El único viaje a través del tiempo que nos es dado, el único «túnel» viable en este sentido, nos lo proporcionan ciudades así. Ninguna apologética de la tecnocracia tiene por qué desdeñarlas como ciudades mortaja. Porque representan lo contrario que un entierro. El pasado en ellas no es una momia, sino un interlocutor. En Toledo —o en Ávila, o en Santiago de Compostela, o en Salamanca, o en Trujillo, o en Segovia, o en Úbeda— es posible todavía el diálogo de las máquinas y de las campanas. El patetismo del tiempo que huye se siente más en la gran ciudad. Y creo que la muerte es más muerte —es decir, menos esperanza— en Nueva York que en Toledo. Y, ¿quién puede asegurar que la vida es menos vida en Soria que en Brasilia? Existe una equivocación en lo de creer que aplicar el ojo a la mirilla que nos enseña el pasado trae anejo un derrotismo y un deseo de quedarse en la cuneta. Lo contrario ocurre con más frecuencia. Se abren los ojos desorbitadamente hacia el porvenir, pero se ve tan poco —hay enormes edificios delante que impiden la visión— que la mirada apenas puede cruzar la calle. Pero, ¡qué dialéctica, qué esgrima de siglos, qué espectáculo para el espíritu en Toledo! La Sinagoga, a unos pasos del «Entierro del Conde de Orgaz». El rojo ladrillo mudéjar, la piedra casi blanca de la Catedral, el Alcázar. En ciudades, en pueblos así, la vida ofrece muchos módulos, se puede elegir. Con larga perspectiva de Historia a la vista hay datos para una cosmovisión, para una concepción del mundo. Se puede pensar en ciudades así. Pensar con horizonte abierto, fuera de ese pisito de ideas alquiladas —de actualismos urgentes— en que casi todo el mundo vive ahora.
Cierto; las coordenadas tiempo-espacio nos limitan. Nos es más sumiso el espacio; quizá nuestros nietos puedan ir a Marte. Lástima que el tiempo se preste menos a nuestros experimentos. Lástima que, en este aspecto, nuestros nietos, como nosotros, no puedan viajar más allá de Toledo. ¡Tiempo, tiempo! ¿Quién lleva segura su barca en tu río? ¡Tiempo, tiempo! Tú nos arrastras y nosotros queremos... progresar. ¡Tiempo, tiempo! Toda nuestra agua y todo nuestro vino se nos derrama con tus giros.
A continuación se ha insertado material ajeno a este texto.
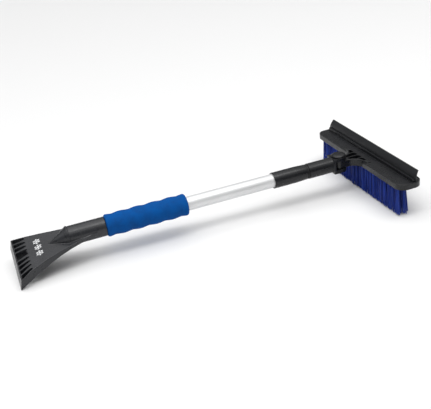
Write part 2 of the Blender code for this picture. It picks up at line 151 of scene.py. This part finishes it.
def moulded_plastic(name, colour, roughness, gloss_level):
    """Injection-moulded plastic: a fine spark-eroded grain, faint flow marks and uneven gloss."""
    material, tree, shader = new_material(name, Roughness=roughness)
    shader.inputs["Specular IOR Level"].default_value = gloss_level
    dark, mid, light = shades(colour, 0.82, 1.0, 1.2)
    cloud = noise(tree, 38.0, 4.0, 0.6)
    base = ramp(tree, cloud, ((0.3, dark), (0.5, mid), (0.72, light)))
    tree.links.new(base, shader.inputs["Base Color"])
    gloss = noise(tree, 95.0, 3.0)
    tree.links.new(
        remap(tree, gloss, roughness - 0.06, roughness + 0.08), shader.inputs["Roughness"]
    )
    grain = bump(tree, shader, noise(tree, 2600.0, 2.0, 0.7), 0.35, 0.00012)
    flow = noise(tree, 60.0, 2.0, 0.5, (0.35, 1.0, 1.0))
    bump(tree, shader, flow, 0.18, 0.0006, grain)
    return material


def anodised_aluminium():
    """Drawn and matte-anodised tube: fine lines along its length under a soft white sheen."""
    material, tree, shader = new_material("matte_anodised_aluminium", Metallic=0.66)
    lines = noise(tree, 900.0, 3.0, 0.6, (0.03, 1.0, 1.0))
    cloud = noise(tree, 22.0, 3.0)
    base = ramp(tree, cloud, ((0.3, (0.74, 0.745, 0.75)), (0.7, (0.79, 0.795, 0.80))))
    tree.links.new(base, shader.inputs["Base Color"])
    tree.links.new(remap(tree, lines, 0.46, 0.58), shader.inputs["Roughness"])
    bump(tree, shader, lines, 0.10, 0.00006)
    return material


def closed_cell_foam():
    """Royal blue EVA foam: a matte skin with pinprick cells, paler where it is rubbed."""
    colour = (0.0008, 0.070, 0.280)
    material, tree, shader = new_material("royal_blue_foam", Specular_IOR_Level=0.12)
    dark, mid, light = shades(colour, 0.80, 1.0, 1.18)
    cloud = noise(tree, 55.0, 5.0, 0.65)
    base = ramp(tree, cloud, ((0.30, dark), (0.52, mid), (0.75, light)))
    tree.links.new(base, shader.inputs["Base Color"])
    tree.links.new(remap(tree, cloud, 0.74, 0.90), shader.inputs["Roughness"])
    cells = node(tree, "TexVoronoi", Scale=1500.0, Randomness=1.0)
    tree.links.new(place_of(tree), cells.inputs["Vector"])
    skin = bump(tree, shader, cells.outputs["Distance"], 0.45, 0.00022)
    bump(tree, shader, noise(tree, 320.0, 4.0, 0.6), 0.30, 0.00035, skin)
    return material


def soft_rubber(name, colour, roughness):
    """Moulded rubber: matte, faintly bloomed and lightly marked along its length."""
    material, tree, shader = new_material(name, Specular_IOR_Level=0.45)
    dark, mid, light = shades(colour, 0.85, 1.0, 1.25)
    bloom = noise(tree, 30.0, 5.0, 0.6, (1.0, 0.35, 1.0))
    base = ramp(tree, bloom, ((0.3, dark), (0.5, mid), (0.74, light)))
    tree.links.new(base, shader.inputs["Base Color"])
    tree.links.new(
        remap(tree, bloom, roughness - 0.05, roughness + 0.08), shader.inputs["Roughness"]
    )
    marks = noise(tree, 700.0, 2.0, 0.6, (1.0, 0.08, 1.0))
    bump(tree, shader, marks, 0.15, 0.0001)
    return material


def bristle_fibre():
    """Extruded synthetic bristle: one colour shifts a little from strand to strand."""
    material, tree, shader = new_material(
        "deep_blue_bristle", Roughness=0.42, Specular_IOR_Level=0.25
    )
    strands = noise(tree, 420.0, 2.0, 0.6, (1.0, 1.0, 0.03))
    colours = (
        (0.30, (0.005, 0.014, 0.130)),
        (0.50, (0.012, 0.036, 0.290)),
        (0.72, (0.030, 0.085, 0.480)),
    )
    tree.links.new(ramp(tree, strands, colours), shader.inputs["Base Color"])
    tree.links.new(remap(tree, strands, 0.32, 0.48), shader.inputs["Roughness"])
    return material


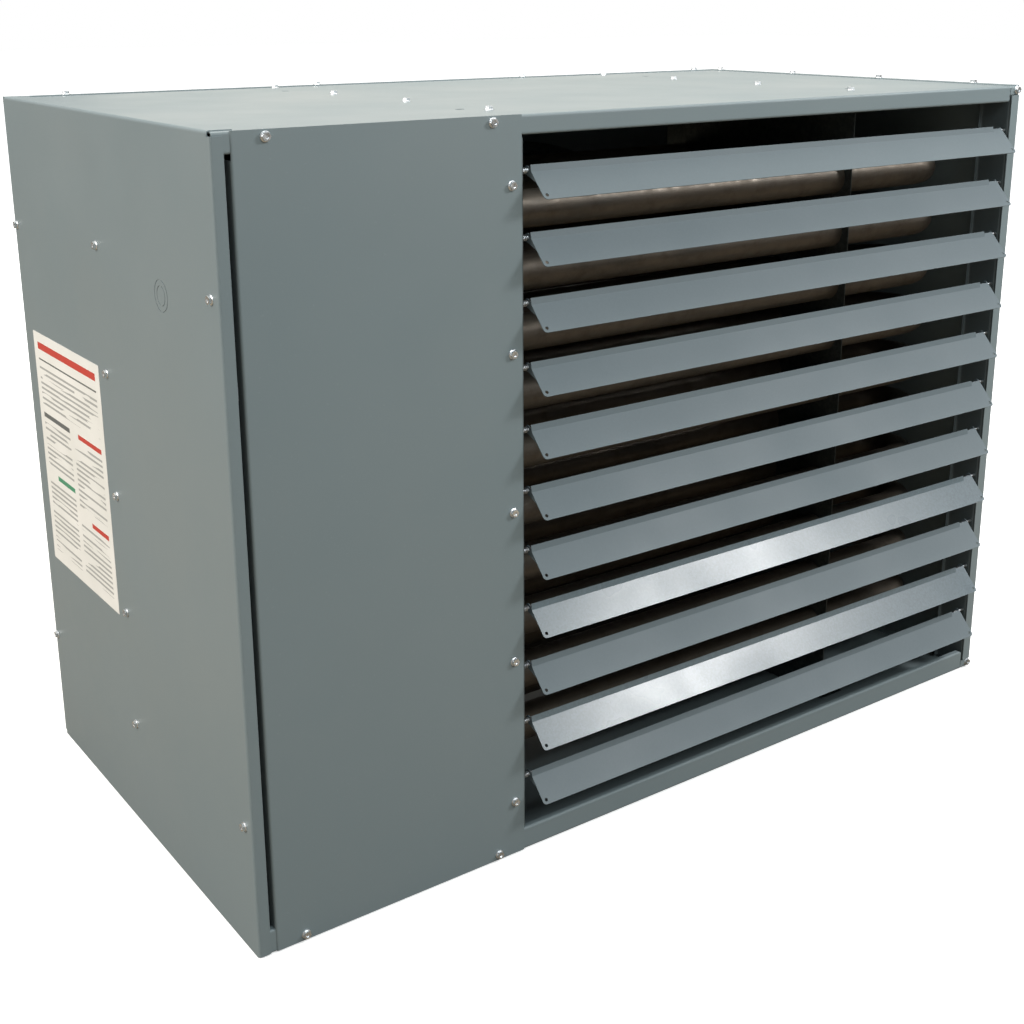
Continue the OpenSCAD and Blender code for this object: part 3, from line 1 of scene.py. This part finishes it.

Pero a pesar de todo, tiempo enemigo, tiempo amigo, tú te remansas en las cosas, en las escotaduras de la ribera; tú tañes en todas las torres de la historia y, por eso, el hombre se erige un poco en tu rival y llega a creer (saliendo de su pisito de ideas alquiladas) que él —el hombre— no es una «pasión inútil», no.